Posting on X, former shadow chancellor McDonnell threw one of Starmer’s election slogans back in his face, confirming he would vote for the SNP amendment: “I don’t like voting for other party’s amendments, but I am following Keir Starmer’s example, as he said, ‘put country before party’. So, I am putting lifting children out of poverty before party whipping.”

However, the speed at which the left-wing awkward squad got their act together to rebel so soon into the new Parliament did come as a shock, Government sources said. It’s the biggest rebellion on a King or Queen’s Speech since November 1946, when 57 of Clement Attlee’s backbench Labour MPs tabled an amendment on conscription.

Given most Labour MPs agree with the principle behind the rebellion on child benefits, the key now for the Government is to keep Labour’s newbies away from the temptation to rebel.

Professor Philip Cowley of Queen Mary University of London – an expert on parliamentary rebellions – characterises it in a colourful way. “Rebelling as an MP is the equivalent of losing your virginity,” he told i. “Once you’ve done it, you realise the sky didn’t fall in and it becomes much easier the next time.”

A Government source used a slightly different tone. “We need to stop them rebelling in the first place because once they realise a lightning bolt isn’t going to get them, then they can swiftly go off the reservation,” they said. “Looking ahead, there will obviously be more trouble coming down the track.”

Labour Party managers have learned lessons both from the previous Labour administration under Tony Blair, and how the Tories behaved before the election. In 1997 there was some outreach to Labour MPs; but by and large they were bullied and cajoled through the voting lobbies.

This inevitably led to a bitterness that played out later in massive rebellions over counterterrorism legislation and the Iraq War.
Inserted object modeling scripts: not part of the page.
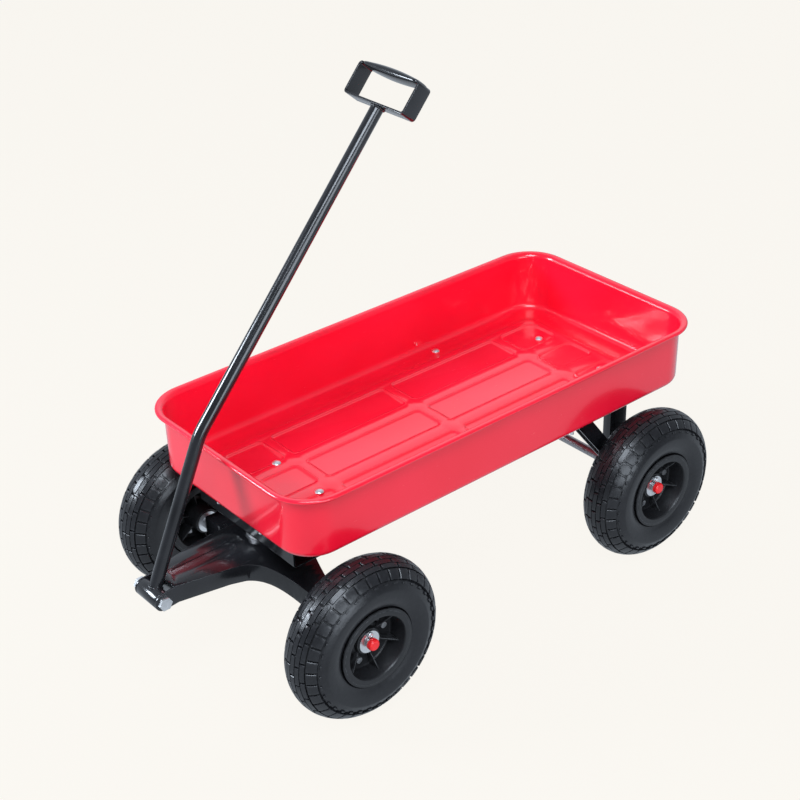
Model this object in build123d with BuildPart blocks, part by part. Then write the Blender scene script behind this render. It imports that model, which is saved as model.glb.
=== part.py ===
from build123d import *
from math import asin, cos, radians, sin, tan
import os

# A child's pull wagon: a pressed steel tray on a steering front axle and a fixed
# rear axle, four pneumatic wheels, and a bent tubular handle with a loop grip.
# Millimetres. +X points forward to the handle, +Y to the wagon's left, +Z up.
# The origin lies on the ground, below the middle of the whole wagon.

os.makedirs("parts", exist_ok=True)

# ---- Driving dimensions ----------------------------------------------------

# Running gear
tyre_diameter = 260
tyre_section = 83
axle_diameter = 16

# Tray
tray_length = 837
tray_width = 410
tray_height = 108
front_overhang = 84.5
rear_overhang = 144.5
tray_corner_radius = 70
sheet = 1.2
rim_overhang = 13
rim_flare_radius = 9
rim_roll_radius = 2.6
tray_bottom_radius = 12
tray_draft = 1.0
floor_tongue = 20
joint_overlap = 2

# Embossed tray floor
field_inset = 63
field_rise = 4.3
field_corner_radius = 20
panel_depth = 2.5
panel_corner_radius = 10
panel_land_x = 14
panel_land_y = 23.5
panel_margin_front = 30
panel_margin_rear = 12.5
panel_margin_side = 16
front_panel_length = 74
rear_panel_length = 84
middle_panel_width = 63

# Tray fasteners: places are measured from the axles and the centre line
front_bolt_reach_aft = 61
front_bolt_reach_fore = 49
front_bolt_spread = 54
rear_bolt_reach = 39
rear_bolt_spread = 74
brace_bolt_reach = 122
bolt_head_diameter = 14
bolt_head_height = 3.6
bolt_head_edge = 0.8
bolt_diameter = 6
bolt_length = 20
nut_width = 10
nut_height = 5
washer_diameter = 18
thread_show = 3
thread_chamfer = 1

# Front bolster and kingpin
bolster_width = 240
wear_plate_thickness = 4.7
bolster_channel = 80
bolster_flange_aft = 36
bolster_flange_fore = 22
bracket_plate = 3
kingpin_diameter = 12
kingpin_head_width = 19
kingpin_head_height = 8
kingpin_nut_height = 10
thrust_plate_diameter = 68
thrust_plate_thickness = 4

# Steering yoke
yoke_rise = 75
yoke_lip = 29
yoke_nose_half_width = 28
yoke_waist_half_width = 37
yoke_root_half_width = 50
yoke_end_length = 30
yoke_end_rise = 25
yoke_end_drop = 13
yoke_root_reach = 79
yoke_waist_shift = 10
yoke_rear_reach = 34
arm_tip_sweep = 26
arm_root_pull = 12
arm_tip_pull = 45
shoulder_inset = 5
shoulder_run = 25
shoulder_fall = 13
arm_top_ease = 3
arm_bottom_ease = 8
cheek_root_inset = 12
cheek_root_width = 6
gusset_spread = 80
gusset_length = 50
gusset_drop = 14
groove_start = 15
groove_width = 22
groove_depth = 1.2
groove_length = 110

# Handle pivot
pivot_reach = 208
pivot_rise = 57
barrel_wall_over_tube = 4
pivot_bolt_diameter = 12
pivot_bush_diameter = 17
pivot_bush_length = 20
pivot_head_width = 19
pivot_head_height = 7
pivot_nut_height = 9

# Handle
handle_tube_diameter = 20
handle_tube_wall = 1.8
lower_lean = 24.6
lower_length = 251
upper_lean = 40.8
upper_length = 528.5
handle_bend_radius = 90

# Grip
grip_width = 131
grip_height = 52
grip_strip = 3
grip_depth = 28
grip_corner_radius = 6
grip_core_depth = 20
sleeve_end_depth = 29
sleeve_end_thickness = 7
sleeve_depth = 34
sleeve_thickness = 14
sleeve_gap = 3

# Rear bracket and braces
rear_leg_width = 38
rear_leg_flange = 16
rear_plate_rear = 56
rear_plate_lip = 20
brace_width = 22
brace_height = 24
brace_sheet = 2.5
brace_foot = 34

# Wheel rim, bearing and tyre
bead_depth = 7.8
bead_width = 9
bead_height = 9.5
tyre_wall = 6.5
tyre_tread = 8
rim_lip_height = 9.2
rim_lip_gap = 1.5
rim_lip_thickness = 3.5
rim_barrel_wall = 3.5
rim_web = 5
hub_diameter = 42
hub_outboard = 16
hub_inboard = 47
bearing_diameter = 35
bearing_width = 11
bearing_seal_inset = 3
bearing_seal_depth = 0.8
hub_bore_clearance = 1.5
rib_count = 6
rib_thickness = 3
rib_outer_height = 27
rib_inner_height = 12
first_rib = -100
rim_bolt_count = 3
rim_bolt_diameter = 5
rim_bolt_head_diameter = 10
rim_bolt_head_height = 3.5
rim_nut_width = 8
rim_nut_height = 4
tube_wall = 1.6
valve_diameter = 8
valve_length = 22
valve_offset = 19

# Axle end fittings
axle_washer_diameter = 36
axle_washer_thickness = 2
cotter_diameter = 3.2
cotter_offset = 21
cap_diameter = 19
cotter_tail = 5
cotter_neck = 3
cotter_eye_radius = 3
cap_length = 8.4
cap_cover = 2.1
cap_gap = 0.7
spacer_wall = 3
front_spacer_length = 17.7
axle_chamfer = 0.8

# Clearances
running_fit = 0.05
pin_hole_clearance = 0.1
bolt_hole_clearance = 0.4
body_clearance = 0.3
seat_clearance = 0.3
barrel_side_clearance = 0.5
stop_clearance = 0.5
tyre_tray_gap = 6
tyre_brace_gap = 4
track_beyond_tray = 34

# ---- Places derived from the driving dimensions ----------------------------

tyre_radius = tyre_diameter / 2
section_radius = tyre_section / 2
axle_height = tyre_radius
wheelbase = tray_length - front_overhang - rear_overhang
track = tray_width + track_beyond_tray
tray_setback = (rear_overhang - front_overhang) / 2
tray_bottom = tyre_diameter + tyre_tray_gap
axle_radius = axle_diameter / 2
kingpin_radius = kingpin_diameter / 2
tube_radius = handle_tube_diameter / 2
pivot_radius = tube_radius + barrel_wall_over_tube
pivot_height = axle_height + pivot_rise
pivot_barrel_length = 2 * (yoke_nose_half_width - bracket_plate - barrel_side_clearance)

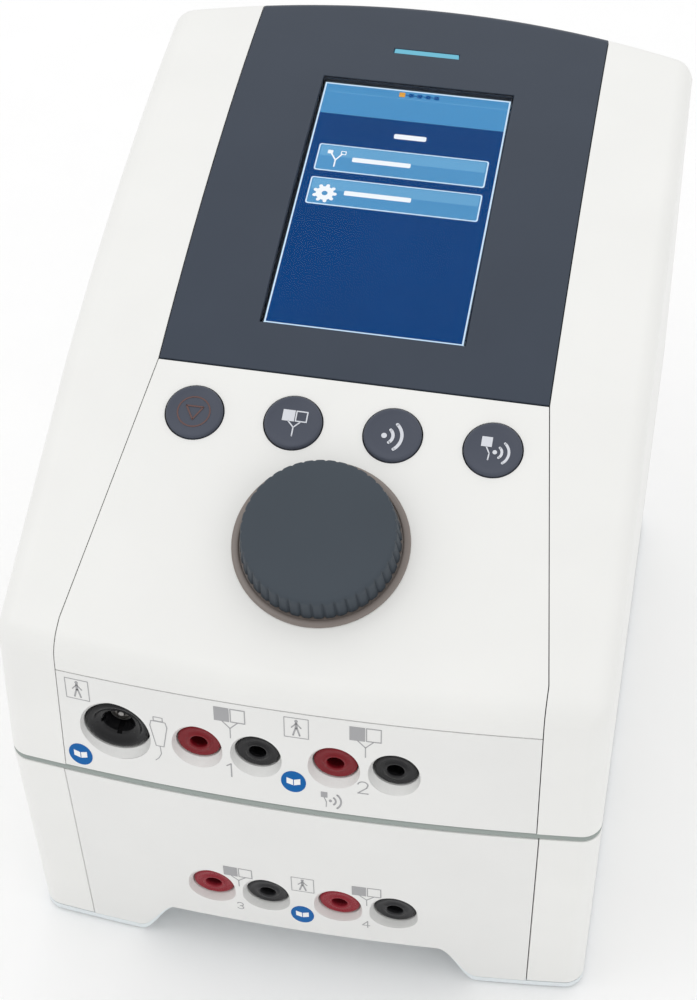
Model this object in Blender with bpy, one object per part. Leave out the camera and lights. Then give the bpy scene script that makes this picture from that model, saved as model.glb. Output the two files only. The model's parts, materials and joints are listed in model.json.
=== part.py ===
"""Bench-top electrotherapy and ultrasound console: a wedge-shaped upper unit on a two-channel base unit.

Lengths are in millimetres and become metres in place(). +X is the operator's right, +Y the rear,
+Z up, and the origin is the centre of the footprint at the table.
"""

import math

import bmesh
import bpy
from mathutils import Matrix, Vector

MM = 0.001
GAP = 0.3  # between pieces that touch
WALL = 3.0  # moulded shell

# Outline in plan: the front and the rear are arcs, the sides are straight.
DEPTH = 272.0
HALF_WIDTH = 94.1  # upper unit, at the height of the panel joint
BASE_HALF_WIDTH = 96.2
CORNER_R = 6.0
FRONT_BOW_R = 780.0
REAR_BOW_R = 270.0
Y_FRONT = -DEPTH / 2
Y_REAR = DEPTH / 2
FLARE = 2.3e-4  # the upper unit widens by this part of its width for each mm down

# Side profile: a sloping deck in front of the joint, a long arc with the screen behind it.
JOINT_Y = Y_FRONT + 97.2
JOINT_Z = 195.5
DECK_SLOPE = math.radians(21.9)
PANEL_RISE = 0.3103  # slope of the arc at the joint
PANEL_BEND = 0.000817
FRONT_EDGE_R = 9.0
REAR_EDGE_R = 5.0
LIP_Z = 146.9  # lower edge of the white deck moulding

# Edges of the centre panels, which run narrower towards the rear.
PANEL_HALF = 63.2
DECK_SPREAD = 0.137
SPREAD_RUN = 85.0  # in front of this the edges run parallel again
BASE_PANEL_HALF = 77.3

# Joint between the two units, and the base unit.
GASKET_LOW, GASKET_HIGH = 97.35, 99.85
UPPER_BOTTOM = GASKET_HIGH + GAP
BASE_TOP = GASKET_LOW - GAP
BASE_TAPER = math.radians(5.7)
REAR_TAPER = math.radians(1.5)
TRAY_LOW = 0.8
TRAY_T = 3.1
ARCH_Z = 18.0
ARCH_INNER, ARCH_OUTER = 46.0, 60.0

# Controls on the deck. Distances along the deck are measured forward from the joint.
SHEET_T = 2.8
KEY_R = 9.2
KEY_HOLE_R = 9.55
KEY_PITCH = 31.8
KEY_ROW = 17.5
KEY_ARC = 0.65
KEY_NAMES = ("stop", "electrotherapy", "ultrasound", "combination")
DIAL_ROW = 56.2
DIAL_R = 25.0
DIAL_TOP = 10.6
DIAL_FLUTES = 42
RING_R = 27.75

# Display.
WINDOW_HALF = 33.6
WINDOW_Y0, WINDOW_Y1 = JOINT_Y + 17.7, JOINT_Y + 128.0
LIGHT_BAR_Y = JOINT_Y + 145.5
LIGHT_BAR_HALF = 11.7

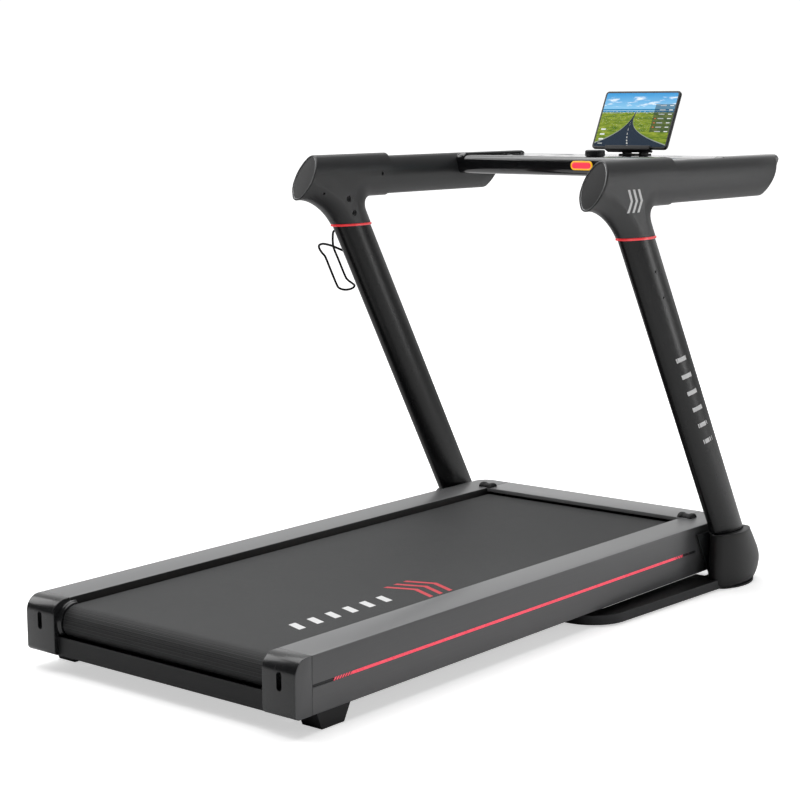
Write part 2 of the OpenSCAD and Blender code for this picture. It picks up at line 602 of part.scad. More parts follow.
module drive_belt() placed() color("#1a1b1c") ext_y(-268.8, -263.3) difference() {
  hull() { translate([front_roller_x, roller_z]) circle(28.4); translate([motor_x, motor_z]) circle(12.4); }
  hull() { translate([front_roller_x, roller_z]) circle(26.05); translate([motor_x, motor_z]) circle(10.05); }
}
module motor_controller() placed() color("#6d7277") union() {
  box(1378, 1430, -80, 80, rail_bot + 9, 62);
  for (y = [-74 : 12 : 74]) box(1382, 1426, y - 1.2, y + 1.2, 61, 84);
}
module power_inlet() placed() color("#151618") difference() {
  union() {
    box(deck_len, deck_len + 1.8, 142, 218, 57, 93);
    box(1408, deck_len, 145, 215, 60, 90);
  }
  // socket well with three blades left standing, and the switch well
  difference() {
    box(1420, deck_len + 5, 152, 178, 66, 84);
    for (p = [[165, 80], [158.5, 72], [171.5, 72]]) box(1418, deck_len - 4, p[0] - 1, p[0] + 1, p[1] - 2.2, p[1] + 2.2);
  }
  box(1422, deck_len + 5, 186, 210, 64, 86);
}
module power_rocker() placed() color("#b3202c") difference() {
  union() {
    rod_y(1432, 75, 186.3, 209.7, 4.5);
    ext_y(187.5, 208.5) polygon([[1432, 71], [1437, 66.3], [1440.2, 66.2], [1439, 75], [1437.4, 83.2], [1434, 83.2], [1432, 79]]);
  }
  rod_y(1432, 75, 180, 215, 1.5);
}

base_frame();
floor_pads();
boot_left();
boot_right();
upright_left();
upright_right();
ring_left();
ring_right();
bracket_left();
bracket_right();
bracket_cap_left();
bracket_cap_right();
handrail_left();
handrail_right();
handrail_plugs();
bracket_screws();
console_tray();
console_glass();
console_board();
tablet_stand();
bottle_cage();
cage_screws();
fold_pins();
wheel_axles();
wheel_left();
wheel_right();
rail_left();
rail_right();
stripe_left();
stripe_right();
rear_cap_left();
rear_cap_right();
front_cover();
front_tray();
cross_tubes();
running_board();
deck_cushions();
running_belt();
rear_panel();
rear_feet();
fold_bumpers();
drive_motor();
motor_rotor();
drive_belt();
motor_controller();
power_inlet();
power_rocker();
front_roller();
front_axle();
rear_roller();
rear_axle();
tension_bolts();
tablet();
tablet_cradle();
dial();
safety_key();
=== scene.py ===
import bpy, bmesh, math
import numpy as np
from mathutils import Vector, Matrix
from mathutils.bvhtree import BVHTree


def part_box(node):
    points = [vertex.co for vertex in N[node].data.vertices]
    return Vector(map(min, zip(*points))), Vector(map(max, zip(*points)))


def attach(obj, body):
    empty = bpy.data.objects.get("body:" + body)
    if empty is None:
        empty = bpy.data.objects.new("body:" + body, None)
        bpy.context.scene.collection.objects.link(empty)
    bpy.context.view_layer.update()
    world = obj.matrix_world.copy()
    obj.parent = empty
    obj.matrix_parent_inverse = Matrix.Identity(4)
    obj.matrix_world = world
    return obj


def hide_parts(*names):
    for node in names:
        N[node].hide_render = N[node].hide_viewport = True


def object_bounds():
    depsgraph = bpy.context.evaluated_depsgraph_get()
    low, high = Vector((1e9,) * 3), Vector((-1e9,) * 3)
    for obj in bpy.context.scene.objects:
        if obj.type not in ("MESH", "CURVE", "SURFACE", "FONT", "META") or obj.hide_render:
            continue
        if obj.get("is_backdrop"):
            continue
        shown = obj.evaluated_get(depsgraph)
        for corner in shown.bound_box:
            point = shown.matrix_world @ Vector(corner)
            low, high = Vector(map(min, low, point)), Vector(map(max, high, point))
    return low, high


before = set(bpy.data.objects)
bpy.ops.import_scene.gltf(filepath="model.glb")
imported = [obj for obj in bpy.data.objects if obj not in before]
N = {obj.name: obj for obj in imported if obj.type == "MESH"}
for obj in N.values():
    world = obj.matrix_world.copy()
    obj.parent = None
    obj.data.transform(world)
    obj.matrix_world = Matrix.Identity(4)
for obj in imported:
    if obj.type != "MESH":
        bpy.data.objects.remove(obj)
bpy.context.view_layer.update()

SC = bpy.context.scene
X0 = 900.0                       # shapes below are in mm from the rails' rear ends; the frame's origin is 900 mm ahead of them


def W(v):
    v = np.array(v, float)
    v[..., 0] -= X0
    return v / 1000.0


def bx(node):
    lo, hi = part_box(node)
    a, b = np.array(lo) * 1000, np.array(hi) * 1000
    a[0] += X0
    b[0] += X0
    return a, b


rad = math.radians
TAN, COS, SIN = math.tan(rad(30)), math.cos(rad(30)), math.sin(rad(30))
_u = bx("upright_left")
FOOT_X = 1442.4


def ux(z):
    return FOOT_X - z * TAN


# ------------------------------------------------------------------ materials
def node(nt, kind, **kw):
    n = nt.nodes.new(kind)
    for k, v in kw.items():
        if k.startswith("i_"):
            key = k[2:]
            n.inputs[int(key) if key.isdigit() else key.replace("_", " ")].default_value = v
        else:
            setattr(n, k, v)
    return n


def mth(nt, op, a, b=None, c=None, clamp=False):
    n = nt.nodes.new("ShaderNodeMath")
    n.operation = op
    n.use_clamp = clamp
    for i, x in enumerate((a, b, c)):
        if x is None:
            continue
        if isinstance(x, (int, float)):
            n.inputs[i].default_value = x
        else:
            nt.links.new(x, n.inputs[i])
    return n.outputs[0]


def mix(nt, fac, a, b):
    n = nt.nodes.new("ShaderNodeMix")
    n.data_type = "RGBA"
    for k, x in ((0, fac), (6, a), (7, b)):
        if isinstance(x, (int, float)):
            n.inputs[k].default_value = x
        elif isinstance(x, (tuple, list)):
            n.inputs[k].default_value = (*x[:3], 1)
        else:
            nt.links.new(x, n.inputs[k])
    return n.outputs[2]


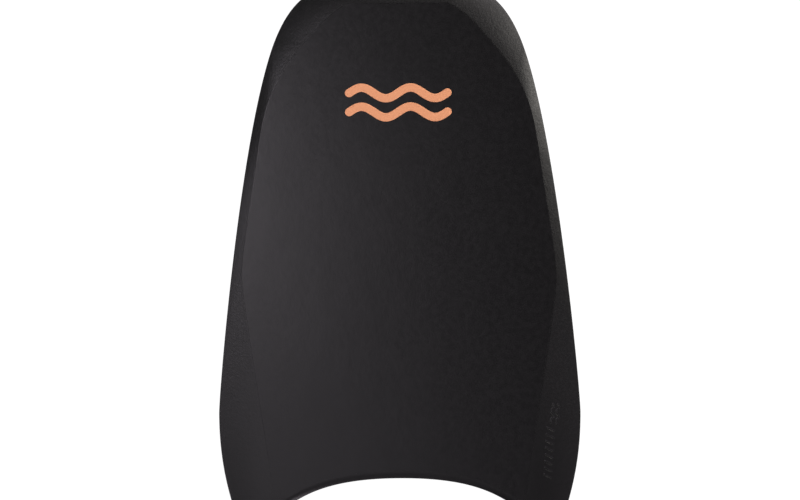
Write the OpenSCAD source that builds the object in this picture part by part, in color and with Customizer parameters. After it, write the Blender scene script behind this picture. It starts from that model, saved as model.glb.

While Parliament has been slow to catch up with a lot of modern working practices, whips now take on more of a pastoral role than their predecessors.

Some returning Labour MPs have also been passed over for jobs in government and are eyeing new starters being awarded ministerial portfolios with a degree of anger and jealousy. “I guess that’s it for me then,” one Labour MP said bitterly, warning of unspecified troublemaking to come. Another complained of Starmer promoting his friends. “People can never see favouritism when it’s them, they think they’re just promoting the best people for the job,” the Labour MP said.

“Those people will inevitably be upset,” a government source said, but added that Labour has also taken instruction from how the Conservatives rehabilitated sacked ministers, bringing them back into government. “If someone resigns or is kicked out for misbehaving and they think that’s the end of their career then they can go rogue very quickly and become permanent members of the awkward squad,” the source said. “We can avoid that.”

Starmer, gaining a new reputation for political ruthlessness, nevertheless forgave Labour MP Jess Phillips for her rebellion over Gaza, making her a minister in his new government.

For most new Labour MPs, though, rebelling is the last thing on their mind. Busy getting lost and attending computer training sessions, some tell of knocking knees when called on to ask a question in the chamber. Wandering around the corridors clutching piles of post and laptops as they await a permanent office, some have been warned they won’t have a base until October.

The office shortage in the Palace of Westminster is in part caused by the huge number of new MPs, but there is another reason too: Conservative squatters.

Some members of the now Shadow Cabinet are refusing to move out of their plum offices on the upper ministerial corridor for the less salubrious rooms they are being offered, according to a source, which is having a trickle-down effect on how the rest of the offices are allocated. The claim of squatting was angrily rejected by the Tories, who in turn blame Labour for being too slow to swap offices.

Some newbies report being told they should welcome sharing an office with another MP because it could lead to a great political partnership, such as the one enjoyed by Tony Blair and Gordon Brown. More recently, Health Secretary Wes Streeting and Science Secretary Peter Kyle shared an office in Portcullis House while in opposition.

“I was told, ‘Look where they are now,'” a new Labour MP told i, not totally convinced.